I do love theses albas. And a dorsal Darlene will like.


----------



## KyushuCalanthe (Aug 24, 2022)

Perfection


----------



## monocotman (Aug 24, 2022)

Stunning!


----------



## Ozpaph (Aug 24, 2022)

nice pale form


----------



## abax (Aug 24, 2022)

Hey, I like that dorsal too! Actually, I like the flowers very much.


----------



## Guldal (Aug 25, 2022)

abax said:


> I like that dorsal too! Actually, I like the flowers very much.



Hear, hear! Might it be possible to see the plant and flowers in toto?


----------



## GuRu (Aug 25, 2022)

Great alba flower, Tom.


----------



## dodidoki (Aug 25, 2022)

Very nice flowers!!! can we get a whole plant pic please?


----------



## tomp (Aug 25, 2022)

Here is the whole plant, should still open a bit more. 7 flowers on one inf.


----------



## tomp (Aug 25, 2022)

abax said:


> Hey, I like that dorsal too! Actually, I like the flowers very much.

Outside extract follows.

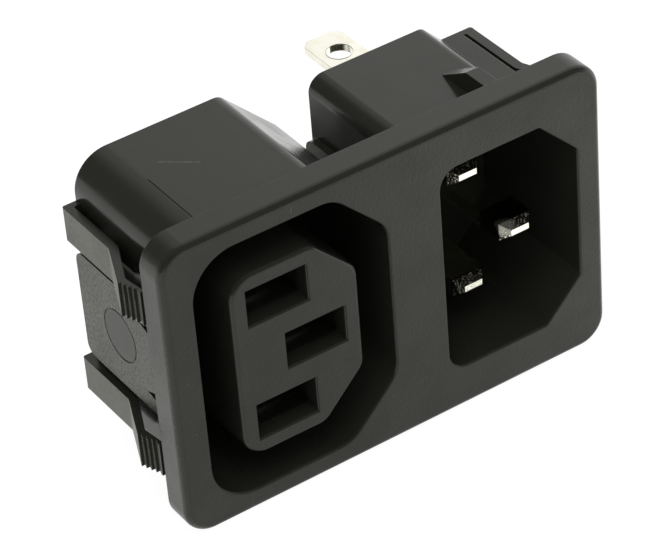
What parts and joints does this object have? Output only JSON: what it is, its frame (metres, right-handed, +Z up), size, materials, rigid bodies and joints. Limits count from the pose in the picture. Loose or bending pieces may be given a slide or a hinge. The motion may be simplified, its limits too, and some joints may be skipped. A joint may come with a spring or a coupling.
{
  "type": "combined inlet and outlet panel socket",
  "caption": "Snap-in panel socket with an earthed outlet and a pin inlet side by side in one black flanged housing with toothed latch arms and solder tabs.",
  "frame": {"origin": "middle of the flange's rear face, which seats on the panel", "axes": "+X to the right seen from the front, +Y through the panel to the rear, +Z up"},
  "size_m": [0.0545, 0.0306, 0.035],
  "materials": {
    "housing_plastic": "black thermoplastic, fine satin grain on the flange, smoother on the blocks",
    "cover_plastic": "black thermoplastic, fine satin grain",
    "pin_plating": "bright nickel plating on brass, tinned at the tab",
    "contact_spring_plating": "tin plating on spring bronze"
  },
  "bodies": {
    "root": {"housing": "housing_plastic", "outlet_rear_cover": "cover_plastic", "inlet_rear_cover": "cover_plastic", "outlet_line_contact": "contact_spring_plating", "outlet_neutral_contact": "contact_spring_plating", "outlet_earth_contact": "contact_spring_plating", "inlet_line_pin": "pin_plating", "inlet_neutral_pin": "pin_plating", "inlet_earth_pin": "pin_plating"}
  },
  "joints": []
}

Yeah, I think it was actually you Angela, that I was thinking of with my quip..


----------



## Duck Slipper (Aug 25, 2022)

I like it.
Very nice.


----------



## NYEric (Aug 26, 2022)

tomp said:


> Yeah, I think it was actually you Angela, that I was thinking of with my quip..


What exactly are you saying?  
Nice. Thanks for sharing.


----------



## Guldal (Aug 31, 2022)

Thanks for the in-toto-pic! Very impressive sight!


----------



## Djthomp28 (Aug 31, 2022)

That is stunning!


----------



## My Green Pets (Sep 1, 2022)

i like it too wow nice


----------



## monocotman (Sep 2, 2022)

Love it. Very impressive!


----------



## Greenpaph (Sep 6, 2022)

All of the above


----------



## DrLeslieEe (Sep 8, 2022)

What a nice shade of alba. Well done with 7 flowers!


----------